The never ending buzzwords of the Quest for . . . . .  have always been popular in the literature.  A quest is a journey with no end. But in industry each ‘quest’ has to have a goal and a means to get there.  Novel Idea yes? Here are some ideas.

It’s funny to hear someone chant the Mantra of the ‘Continuous Quest for Quality’.  All too often they look at the costing structure with a built-in scrap rate and pat themselves on the back when they beat it.  But they miss the point of ‘quality’.  Quality’s main goal is not to catch defective parts, but to make a better percentage of saleable parts per run.  Thus, quality’s real goal is to improve profits.

All ‘profit improvement’ programs must come under the critical eye of a return on investment calculation.  The cost of quality can become so high that it substantially erodes profits.  Obviously each molder must make the decision of when the expense exceeds the rewards.  Dr.
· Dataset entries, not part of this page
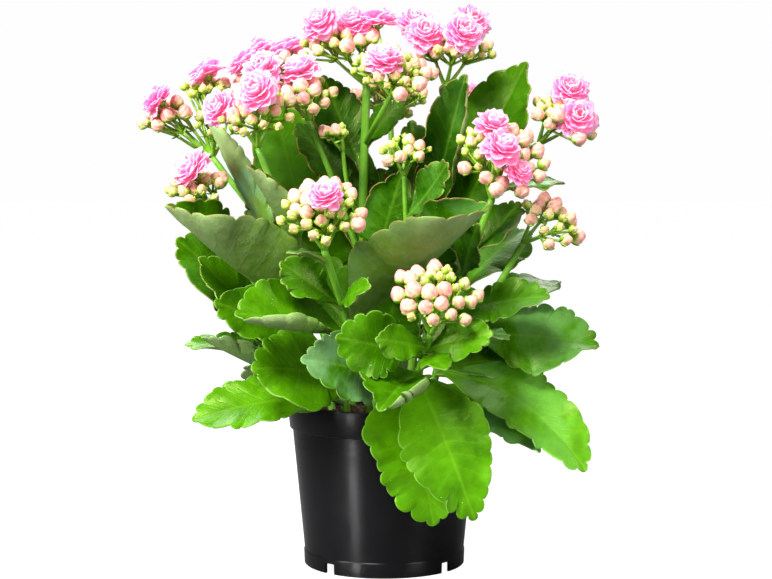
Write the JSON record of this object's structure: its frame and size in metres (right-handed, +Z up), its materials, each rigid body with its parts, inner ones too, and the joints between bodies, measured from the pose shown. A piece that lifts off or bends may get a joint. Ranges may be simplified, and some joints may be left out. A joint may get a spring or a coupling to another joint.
{
  "type": "potted kalanchoe",
  "caption": "Bushy double-flowered kalanchoe with scalloped fleshy leaves and domed heads of buds and blooms, rooted in soil in a round tapered nursery pot.",
  "frame": {"origin": "centre of the underside of the pot's foot disc, on the surface that the pot stands on", "axes": "+Z up along the pot's axis; -Y is the plant's front; +X is to the right seen from the front"},
  "size_m": [0.26, 0.2265, 0.3158],
  "materials": {
    "pot": "satin black injection-moulded plastic",
    "soil": null,
    "stems_and_flowers": null,
    "leaves": null
  },
  "bodies": {
    "root": {"pot": "pot", "soil": "soil", "shoot_back": "stems_and_flowers", "shoot_back_left": "stems_and_flowers", "shoot_centre": "stems_and_flowers", "shoot_front": "stems_and_flowers", "shoot_front_left": "stems_and_flowers", "shoot_left": "stems_and_flowers", "shoot_left_front": "stems_and_flowers", "shoot_right": "stems_and_flowers", "shoot_right_top": "stems_and_flowers", "leaf_front_1": "leaves", "leaf_front_2": "leaves", "leaf_front_3": "leaves", "leaf_front_4": "leaves", "leaf_front_5": "leaves", "leaf_front_6": "leaves", "leaf_front_7": "leaves", "leaf_front_8": "leaves", "leaf_front_9": "leaves", "leaf_front_10": "leaves", "leaf_front_11": "leaves", "leaf_front_12": "leaves", "leaf_front_13": "leaves", "leaf_right_1": "leaves", "leaf_right_2": "leaves", "leaf_right_3": "leaves", "leaf_right_4": "leaves", "leaf_right_5": "leaves", "leaf_right_6": "leaves", "leaf_right_7": "leaves", "leaf_right_8": "leaves", "leaf_right_9": "leaves", "leaf_right_10": "leaves", "leaf_right_11": "leaves", "leaf_left_1": "leaves", "leaf_left_2": "leaves", "leaf_left_3": "leaves", "leaf_left_4": "leaves", "leaf_left_5": "leaves", "leaf_left_6": "leaves", "leaf_left_7": "leaves", "leaf_left_8": "leaves", "leaf_left_9": "leaves", "leaf_top_1": "leaves", "leaf_top_2": "leaves", "leaf_top_3": "leaves", "leaf_top_4": "leaves", "leaf_back_1": "leaves", "leaf_back_2": "leaves", "leaf_back_3": "leaves", "leaf_back_4": "leaves", "leaf_back_5": "leaves", "leaf_back_6": "leaves", "leaf_back_7": "leaves", "leaf_back_8": "leaves", "leaf_back_9": "leaves", "leaf_middle_1": "leaves", "leaf_middle_2": "leaves", "leaf_middle_3": "leaves"}
  },
  "joints": []
}
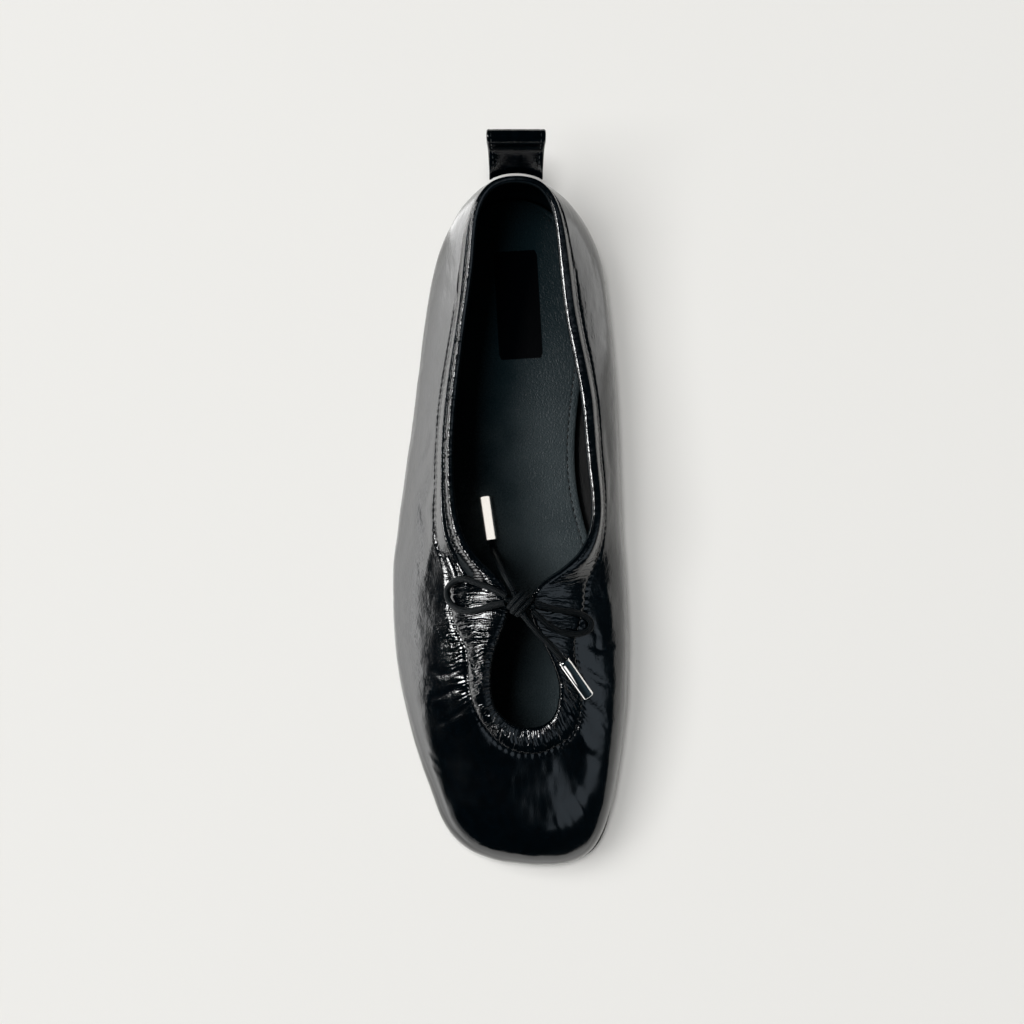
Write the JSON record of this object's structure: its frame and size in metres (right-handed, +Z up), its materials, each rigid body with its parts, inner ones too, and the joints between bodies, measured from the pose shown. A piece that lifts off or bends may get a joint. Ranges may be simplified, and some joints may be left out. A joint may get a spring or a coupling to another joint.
{
  "type": "ballet flat",
  "caption": "Right-foot ballet flat with a thin sole, low heel, heel pull tab, keyhole cut-out and a drawstring topline tied in a small bow with metal cord ends.",
  "frame": {"origin": "on the floor under the middle of the heel block", "axes": "+Y towards the back of the heel, -Y towards the toe, +X towards the inner (big-toe) side, +Z up"},
  "size_m": [0.0858, 0.2605, 0.0663],
  "materials": {
    "patent_leather": "glossy crinkled patent",
    "insole_leather": "soft grained, semi-matte",
    "sole_rubber": "satin",
    "black_cord": "satin woven cord",
    "polished_metal": "polished"
  },
  "bodies": {
    "root": {"upper": "patent_leather", "outsole": "sole_rubber", "insole": "insole_leather", "heel_block": "sole_rubber", "pull_tab": "patent_leather", "bow_knot": "black_cord", "bow_loop_lateral": "black_cord", "bow_loop_medial": "black_cord", "bow_tail_upper": "black_cord", "bow_tail_lower": "black_cord", "aglet_upper": "polished_metal", "aglet_lower": "polished_metal"}
  },
  "joints": []
}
Deming clearly put it in terms of when the results of being ‘In Control’ cease to give any more useful information, stop gathering data and making charts and do something else.

With ‘Quality’ at an optimized level; our Quest for Profit Improvement will shift to the molding process.  Mold setting and startups have come under the almost silly idea of the Single Minute Die Exchange that is easily done in the stamping industry but because of material changes and the requirements of bringing massive amounts of steel up to heat is impossible to do in a minute in molding.  However wasting several hours to start up a mold is truly eroding profits if (1) you could do it in a faster amount of time and (2) this time saved with the new changeover time can be filled with other production.  Faster mold changes also quickly burn themselves out because everyone gets used to thinking a half hour is too long.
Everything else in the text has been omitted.